Non so di preciso quando sia successo ma elemento essenziale dell’avere successo è diventato ti racconto i miei cazzi più amari. Come spiega perfettamente Murray: una cosa seria ma non troppo seria. Perché se fosse davvero seria si rischierebbe l’effetto camomilla - che da confortevole, se lasciata in infusione per più di tre minuti, diventa ansiogena quanto un caffè.
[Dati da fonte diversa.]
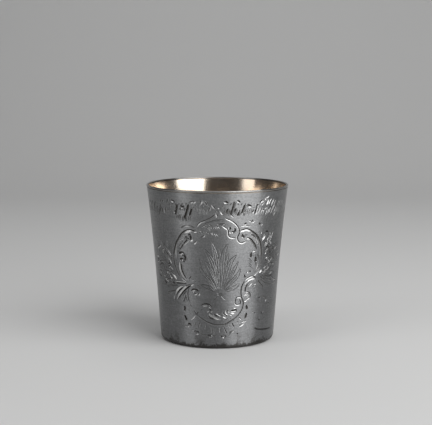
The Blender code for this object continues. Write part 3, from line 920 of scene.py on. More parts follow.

E in effetti le turbe delle celebrità contemporanee rispettano quasi sempre questa caratteristica: sono delle stupidaggini, malesseri autocertificati o del tutto immaginari, un granello di sabbia per un adulto che però continua a essere percepito come l’Himalaya dal suo bambino interiore.
Suscitano insomma una lieve empatia (poverino / cuoricino) ma non devono impensierire troppo il pubblico, cioè indurlo a domandarsi: oh mio dio, e cosa ci posso fare io, a parte lasciarti in bacheca un bacino?
Non so bene quando sia cominciata questa gara di sfighe ma quelli che di professione avrebbero dovuto dar voce alle sfighe degli altri hanno iniziato a raccontare solo i fatti loro e i romanzi, o gli articoli di giornale, sono diventati perlopiù dei diari segreti in cui non si fa più nemmeno finta di essersi inventati qualcosa, d’aver letto qualcosa, d’aver ascoltato qualcuno, d’aver unito dei puntini. Il problema collaterale è che le persone comuni hanno iniziato a farselo bastare, invece di arrabbiarsi. Invece di dire: ma se tu parli solo di te stesso, di me chi dovrebbe parlare? Il parrucchiere? Lo spazzino? Il meccanico?
Un tempo se un giornalista diventava la notizia, invece di darne una, era considerato un bel guaio. Da qualche anno, invece, se non hai affrontato nemmeno una sventura della quale mettere a parte i lettori, fai prima a cambiare mestiere - diventare un parrucchiere, uno spazzino, un meccanico, ché nel frattempo sono diventati quelli che rincorrono le ambulanze per assicurarsi che trasportino effettivamente qualcuno o che danno in anteprima social la notizia che il Papa, al Gemelli, non c’è (è che hanno sbagliato padiglione, ma come fai a biasimarli se la vita è diventata la più grande sceneggiatrice, visto che tutti quelli che dovrebbero scrivere un copione vogliono fare solo l’attore protagonista?).
Se ci pensi, dice Murray attraverso Elaine, è una discriminazione, il requisito dell’avversità è ingiusto. Ma i venditori di avversità sono protetti da una gabbia mentale invalicabile: a differenza di un pensiero, le avversità, infatti, non sono criticabili. Perché chi correrebbe mai il rischio di passare per un cinico? E poi, questi campioni di sfighe, vendono sempre il loro egocentrismo per altruistico: spero che, parlandone, anche voi troviate il coraggio di parlarne - qualcosa del genere.
Ma parlarne con chi se ho settantacinque follower, dieci euro sul conto e nemmeno un amico?